The Minneapolis Park and Recreation Board is about to kick off a river revitalization project upgrading green space, bike and pedestrian paths, and water treatment.
The $1.5 million first phase of the Above the Falls project will begin “in a week or two,” said Project Manager Nick Eoloff.
On the Park Board website, it states that in Phase I, “…bicycle and pedestrian trails will be extended from Plymouth Ave. N. to the Burlington Northern Railroad Bridge (BNSF) north of 22nd Ave. N. along the west bank of the Mississippi River.
“Additional projects completed this year, all part of the first phase of the Above the Falls project, include a realignment of W. River Road north of Broadway Ave., shoreline stabilization of the west river bank, installation of a plaza at 17th Ave. N., and construction of a rain garden at 22nd Ave. N. Construction is scheduled to begin in August and be completed in October 2007, weather and construction schedules permitting. Throughout construction, public access to the river banks will be limited.”
In all, the project will affect about three-quarters of a mile of the east and west sides of the river, Eoloff said.
He said the $400,000 in shoreline improvements “will be more of a natural approach to erosion control and riverbank stabilization.”
Eoloff said there’s riprap (boulders used to stop erosion) along the shore that serve as good examples of what the Park Board won’t be doing.
“That’s not what we want to do,” he said. “That’s just all riprap boulders and no plants. We want this to look natural and still control soil erosion. It involves some native planting, some what they call coconut logs, which is just mainly coconut fiber rolled into logs and staked into the ground.”

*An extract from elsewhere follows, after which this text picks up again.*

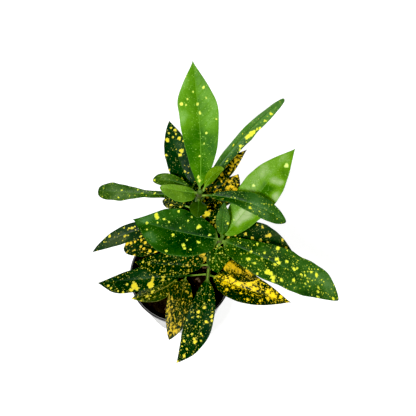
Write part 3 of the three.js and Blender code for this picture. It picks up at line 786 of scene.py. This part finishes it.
# What is particular to a leaf. "marks" are its large spots (picture x and y, size in mm), and one that is
# drawn out has the picture x and y of its other end too. The lighter and darker areas are painted highlights,
# sheen and shade, a painted shadow of one leaf on another among them, and "gilt" areas have more or less gold
# (both: picture x and y, size in mm, how much). "shade" and "warm" make its greens lighter and yellower, and
# "shade", which sets how light each leaf is, holds partly its own colour and partly painted light and shade.
# "look" holds the values that differ from its kind's.
leafPaint = {
    "a01": dict(
        look=dict(spot=(0.6, 0.6, 0.08, 1), fine=0.4),
        marks=[(203.5, 87.5, 1.4), (206, 97.8, 1), (197.5, 104, 1.5), (200, 113, 1.6), (187.5, 99, 1),
            (181.5, 104, 1.6), (186, 105, 1.1), (193, 92, 1), (206.5, 133, 1.2), (204, 143.5, 1.1),
            (200, 156, 1.2), (198.5, 177, 1.4), (199.5, 181, 1.8), (216.5, 119, 1), (185.5, 76.5, 1)],
        paintedLight=[(184, 118, 9, 0.8), (184, 82, 9, 0.8), (191, 66, 8, 0.5), (213, 112, 12, 0.5),
            (204, 95, 12, 0.3), (192, 150, 12, -0.5), (205, 150, 12, -0.2), (197, 172, 10, -0.3),
            (192, 128, 8, -0.3)],
    ),
    "a02": dict(
        shade=2, warm=1.15, look=dict(pale=(0.036, 0.078, 0.032, 1), sheen=0.25),
        marks=[(246.5, 138, 1.9, 254, 132), (252, 133, 2.4), (257, 129, 1.2), (271, 113.5, 1.6),
            (265, 121, 1.4), (260, 128, 1.6), (233.5, 145, 1.4), (240.5, 146, 1.6), (240, 150, 1.2),
            (226.5, 161, 1.2)],
        paintedLight=[(236, 137, 8, 0.9), (252, 123, 8, 0.8), (268, 112, 8, 0.8), (228, 148, 7, 0.7),
            (280, 103, 7, 0.4), (240, 157, 9, -0.4), (258, 131, 6, -0.4)],
    ),
    "a03": dict(shade=0.95, warm=1.4, paintedLight=[(222, 169, 6, 0.5), (208, 182, 6, 0.1), (214, 171, 5, 0.2)]),
    "a04": dict(
        warm=1.3, look=dict(sheen=0.2),
        paintedLight=[(166, 186, 8, 0.5), (180, 182, 7, 0.5), (178, 192, 7, 0.2), (190, 194, 6, -0.2)],
    ),
    "a05": dict(
        shade=1.1, warm=1.4, marks=[(154.5, 180, 1.2)],
        paintedLight=[(160, 176, 7, 0.4), (168, 174, 7, 0.3)],
    ),
    "a06": dict(
        shade=0.75, warm=1.2,
        marks=[(121.5, 190, 0.9), (137.5, 190, 1), (118.5, 197.5, 1), (142, 193.5, 0.8), (155, 193, 0.8)],
        paintedLight=[(108, 188, 9, 0.6), (118, 196, 9, 1.0), (132, 195, 7, 0.7), (148, 195.5, 7, 0.6)],
    ),
    "a07": dict(
        shade=0.9, warm=0.9,
        marks=[(250, 207.5, 1.5), (259.5, 211.5, 1), (231, 197.5, 0.8), (235, 198, 0.9), (264, 204, 0.7)],
        paintedLight=[(255, 210, 9, 0.8), (270, 214, 9, 0.7), (281, 219, 6, 0.6), (262, 202, 8, 0.2),
            (235, 203, 8, 0.4), (235, 195, 9, -0.3)],
    ),
    "a08": dict(shade=1, warm=1.5, look=dict(fine=0.1, middle=0.0)),
    "a09": dict(
        shade=1.3, warm=0.95, look=dict(fine=0.35, middle=0.2),
        marks=[(181.5, 151, 2.2), (180, 155, 1.8), (167.5, 140, 2.3), (179, 138.5, 1.9), (183.5, 141, 1.2),
            (173, 137, 1.2), (166, 155, 1.4), (185, 171.5, 1.2), (182, 179, 1.6), (167.5, 171, 1.4),
            (175, 130, 1.6), (171, 128, 1.3), (169, 133, 1.2), (176, 134, 1)],
        paintedLight=[(182, 145, 7, 0.6), (175, 150, 7, 0.3)],
    ),
    "a10": dict(
        look=dict(spot=(0.85, 0.56, 0.02, 1), grain=3.2, sheen=0.15, fine=0.2, middle=0.2),
        marks=[(232, 166, 2), (236, 160, 1.8), (229, 173, 1.6), (222, 175, 1.8), (239, 156, 1.4),
            (243, 152, 1.2)],
        gilt=[(236, 160, 9, 0.3)],
    ),
    "a11": dict(
        look=dict(spot=(0.85, 0.56, 0.02, 1), grain=3.2, sheen=0.15, fine=0.2, middle=0.2),
        marks=[(235, 190, 3.2), (232, 187, 2.2), (228, 188, 2.2), (229, 181, 2), (219, 182.5, 2.2),
            (236.5, 176.5, 1.8), (224, 184, 1.6), (217, 190, 1.2)],
        gilt=[(232, 186, 8, 0.25)],
    ),
    "a12": dict(marks=[(171, 205, 1.6), (180.5, 207, 1.3), (180, 200, 1)], look=dict(speckle=0.05)),
    "a13": dict(
        look=dict(fine=0.2, middle=0.2, speckle=0.0, grain=2.8),
        marks=[(207, 213.5, 3.2), (204, 216.5, 2.4), (210, 210, 2), (217.5, 203, 3), (213, 222, 1.6),
            (216, 226, 2), (211, 222, 1.2), (215, 217, 1)],
        gilt=[(213, 222, 8, 0.1)],
    ),
    "a14": dict(
        shade=1.1, warm=1.15, look=dict(fine=0.2, middle=0.35, sheen=0.15),
        marks=[(109.5, 236, 1.6), (125, 236, 1.8), (128, 235.5, 1), (124, 228, 1), (129, 228, 1.2),
            (132, 228, 1.4), (135, 226.5, 1), (141, 236.5, 1.4), (104, 242, 0.9), (106, 242, 0.8)],
        paintedLight=[(118, 236, 10, 0.9), (108, 243, 9, 0.8), (126, 239, 8, 0.5), (140, 231, 8, 0.1)],
    ),
    "a15": dict(
        look=dict(spot=(0.75, 0.5, 0.015, 1), streak=1.3),
        marks=[(127, 243.5, 2.4), (131, 243, 1.8), (135, 241.5, 1.6), (141.5, 240, 1.4), (145, 243, 1.8),
            (141, 246.5, 1.8), (144, 249, 1.8), (149.5, 251, 2), (155.5, 252.5, 1.8), (134, 257.5, 1.6),
            (156.5, 256.5, 1.3), (148, 253.5, 1.3), (134.5, 250, 1.2), (128, 251, 1), (151, 244, 1.2)],
    ),
    "a18": dict(
        look=dict(speckle=0.13, streak=1.8, spot=(0.5, 0.35, 0.02, 1), fleck=(0.2, 0.17, 0.025, 1)),
        paintedLight=[(180, 275, 10, 0.6), (186, 290, 9, 0.4)],
        gilt=[(168, 298, 6, 0.3), (168, 313, 7, 0.3), (174, 330, 9, 0.45), (176, 305, 6, 0.1),
            (186, 312, 7, 0.1)],
    ),
    "a19": dict(
        look=dict(light=(0.018, 0.045, 0.005, 1), rib=(0.3, 0.28, 0.04, 1), speckle=0.05),
        marks=[(152, 292, 1.8), (147, 296, 1.6), (133, 299, 1.6)],
    ),
    "b01": dict(
        shade=1.1, warm=1.15, look=dict(fine=0.35, middle=0.12, pale=(0.2, 0.32, 0.13, 1)),
        marks=[(286.5, 165.5, 2.2), (253.5, 185.5, 1.6), (234, 220, 1)],
        paintedLight=[(262, 168, 14, 0.7), (285, 158, 10, 0.5), (250, 180, 12, 0.5), (273, 181, 5, 1.2),
            (281, 183, 4, 1.0), (246, 214, 7, 2.2), (238, 221, 6, 1.5), (275, 196, 6, 1.3),
            (270, 189, 7, -0.9),
            (285, 178, 8, -0.3), (262, 192, 4, -0.4)],
    ),
    "b02": dict(
        shade=1.6, warm=1.2, look=dict(sheen=0.2),
        marks=[(228, 223.5, 1.4)],
        paintedLight=[(218, 215, 5, 0.7), (226, 218, 5, 0.4)],
    ),
    "b03": dict(
        warm=0.85, look=dict(fine=0.3, middle=0.09, fleck=(0.24, 0.4, 0.06, 1)),
        marks=[(156, 214.5, 2, 157.5, 217.5), (164, 219, 1.4), (157.5, 222.5, 1.1), (169, 222, 1.2),
            (147, 223, 1.6), (147, 229.5, 1.2), (173, 235, 1.7), (199, 226.5, 2), (197.5, 228, 1.4),
            (180, 228, 1), (188, 221, 1.2), (178.5, 211.5, 1.5), (187, 240, 1.1), (183.5, 245, 1.9),
            (184.5, 248.5, 1.5), (198.5, 242, 1.9), (190.5, 249.5, 1.2), (166, 251, 1.5), (209.5, 235, 1.4),
            (192, 217, 1)],
        paintedLight=[(150, 217, 9, 0.6), (142, 220, 7, 0.6), (149, 234, 5, 1.1), (154, 239, 5, 0.9),
            (160, 214, 9, 0.4), (172, 212, 8, 0.3), (180, 238, 14, -0.5), (205, 236, 12, -0.5),
            (186, 250, 9, -0.3), (183, 222, 9, 0.2)],
    ),
    "b04": dict(
        shade=0.95, look=dict(fine=0.5, middle=0.5),
        marks=[(267.5, 271.5, 3), (270, 273, 2.4), (273, 277, 2.8), (273.5, 281, 2), (275, 264.5, 2),
            (279, 262.5, 2), (277, 259, 2), (286.5, 261.5, 1.8), (278, 248.5, 2), (251, 252, 1.8),
            (248.5, 259, 2.2), (264.5, 253, 1.3), (257.5, 243.5, 1.2), (254.5, 263, 1.4), (262, 258.5, 1.4),
            (281.5, 280, 2), (293.5, 280, 2), (316.5, 275, 2), (311.5, 272, 1.4), (305, 275.5, 1.3),
            (294, 269, 1.8), (308, 281.5, 1.4), (305.5, 284, 1.3), (318.5, 287.5, 1.3), (318, 291.5, 1.6),
            (317.5, 296.5, 1.2), (333.5, 298.5, 1.8), (257.5, 273.5, 1.4), (297, 268.5, 1.4),
            (301.5, 274.5, 1.2)],
        paintedLight=[(320, 275, 16, 0.7), (330, 290, 10, 0.7), (300, 262, 10, 0.4), (255, 262, 10, 0.2),
            (290, 286, 10, 0.4)],
    ),
    "b05": dict(
        shade=1.2, warm=1.4, look=dict(fine=0.3, middle=0.1, spot=(0.56, 0.42, 0.025, 1)),
        marks=[(257, 225, 1.2), (262.5, 227, 1.7), (234.5, 234.5, 1.7), (245.5, 234, 1.6),
            (228.5, 237.5, 1.4), (252.5, 238, 1.6), (260.5, 240, 1.8), (269.5, 235, 2.4), (266.5, 236, 1.6),
            (268, 242, 1.3), (282.5, 240, 1.8), (286, 248, 1.4)],
        paintedLight=[(277, 235, 7, 0.7), (262, 226, 7, 0.3), (287, 245, 6, 0.5)],
    ),
    "b06": dict(
        shade=0.7, warm=1.05, look=dict(sheen=0.03, speckle=0.1, streak=1.6, spot=(0.42, 0.38, 0.04, 1)),
        marks=[(213.5, 247.5, 1.2), (217.5, 246.5, 1), (213.5, 258, 1), (220, 253, 1.1), (222.5, 252.5, 0.9)],
    ),
    "b07": dict(
        look=dict(speckle=0.06, fleck=(0.2, 0.2, 0.02, 1), fine=0.4),
        marks=[(225, 282, 3.4), (232, 279, 3), (238, 284, 3.2), (244, 280, 3), (249, 284, 3),
            (254, 289, 2.4), (268, 291, 2.6), (273, 296, 3), (268, 298, 2), (227, 289.5, 2), (241, 293, 1.6),
            (233, 287.5, 2), (261, 287, 1.6), (281, 297, 2.2), (247.5, 299.5, 1.6), (260, 301, 1.6),
            (214, 277, 2)],
        paintedLight=[(218, 290, 9, 0.5)],
        gilt=[(226, 281, 7, 0.45), (236, 282, 8, 0.45), (247, 283, 8, 0.45), (256, 289, 7, 0.35),
            (272, 295, 8, 0.5), (216, 275, 5, 0.4), (258, 278, 7, 0.2), (286, 300, 5, 0.3),
            (238, 299, 9, -0.2)],
    ),
    "b08": dict(
        look=dict(speckle=0.15, spot=(0.64, 0.4, 0.014, 1)),
        marks=[(228, 261, 2.6), (233, 267, 3), (226, 266, 2), (240, 271, 2.5), (247, 271, 2),
            (213, 267, 2.8)],
        # the gilt areas with negative amounts take the gold away as painted shade
        gilt=[(229, 264, 6, 0.7), (237, 269, 5, 0.6), (249, 273, 5, 0.6), (215, 267, 6, 0.6),
            (233, 256, 5, -0.8), (240, 264, 4, -0.7)],
    ),
    "b09": dict(
        shade=1.1, warm=0.9, look=dict(sheen=0.03),
        marks=[(198.5, 312, 2), (198, 316.5, 1.2), (204.5, 307.5, 1.8), (206, 321.5, 1.6), (200, 327, 1),
            (192, 334, 1.3), (188, 335.5, 1.2), (201, 334, 1.5), (195, 342, 2.2), (194, 339, 1.6),
            (184, 341, 1.5), (201, 340.5, 1.2), (184, 356, 2), (177.5, 361.5, 1.6), (211.5, 317, 1.6),
            (212, 320.5, 1.4), (187, 349, 1.3), (204, 303.5, 1), (187, 320, 1)],
    ),
    "b10": dict(
        shade=1.1, warm=0.95, look=dict(pale=(0.02, 0.055, 0.016, 1), sheen=0.05, fine=0.45, middle=0.35),
        marks=[(134, 286, 3.4), (136.5, 288, 2.6), (131, 290, 2.2), (133.5, 282.5, 1.6), (150.5, 285, 3.6),
            (153, 277.5, 1.4, 152, 282), (163, 276.5, 2.2), (163, 280, 1.8), (157.5, 267.5, 2.2),
            (157, 270.5, 1.6), (180, 271, 1.7), (143, 267.5, 1.4), (127, 284.5, 1.6), (123, 292.5, 1.6),
            (108, 286, 1.6), (111, 288, 1.4), (118, 291, 1.2), (169, 279, 1.2)],
        paintedLight=[(144, 278, 7, 0.9)],
    ),
    "b11": dict(
        look=dict(middle=0.8, fine=0.5, sheen=0.04),
        marks=[(143, 262, 1.2), (149, 264, 1.4), (155, 260, 1)],
    ),
    "b12": dict(
        shade=1.6, look=dict(middle=0.7, spot=(0.62, 0.42, 0.03, 1)),
        marks=[(202.5, 254, 3.4), (205.5, 259, 2.8), (197, 259, 1.2), (195.5, 267, 1.2), (187.5, 265, 1.2)],
    ),
}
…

The logs disintegrate in the course of a couple of years, allowing the root structures of the native willow and honeysuckle and other plants to take hold.
The project also includes pedestrian and bike trails along the river, with the pedestrian trails closer to water and the bike paths nearer to streets.
Eoloff said shoreline stabilization, even employing methods using native plants, is something of an unnatural approach to resource management because rivers, including the Mississippi, naturally meander.
“But when we lose shoreline, it will eventually affect roadways, storm sewers. In the long run, it will take a major effort to make up that ground,” he said.
In some ways, the plants will make the shoreline less artificial than it is now, he added.
“That whole bank, believe it or not, is not natural. That’s all fill. It’s all sawdust and sand. It’s not natural; it’s not pristine.”
Eoloff said the sawdust and other materials comprising the shores were dumped there years ago as waste by milling and manufacturing operations.
When the project is completed, drivers who use River Parkway will also feel the impact of the changes.
“The northbound lane starting north of the Broadway Pizza entrance drive will gradually work down from four lanes to two lanes,” he said. “With that, we get more park land and with that we can do some storm water retention ponds and rain gardens to treat water before it enters the Mississippi.”
Eoloff hopes to see this portion of Above the Falls completed “before the snow flies.”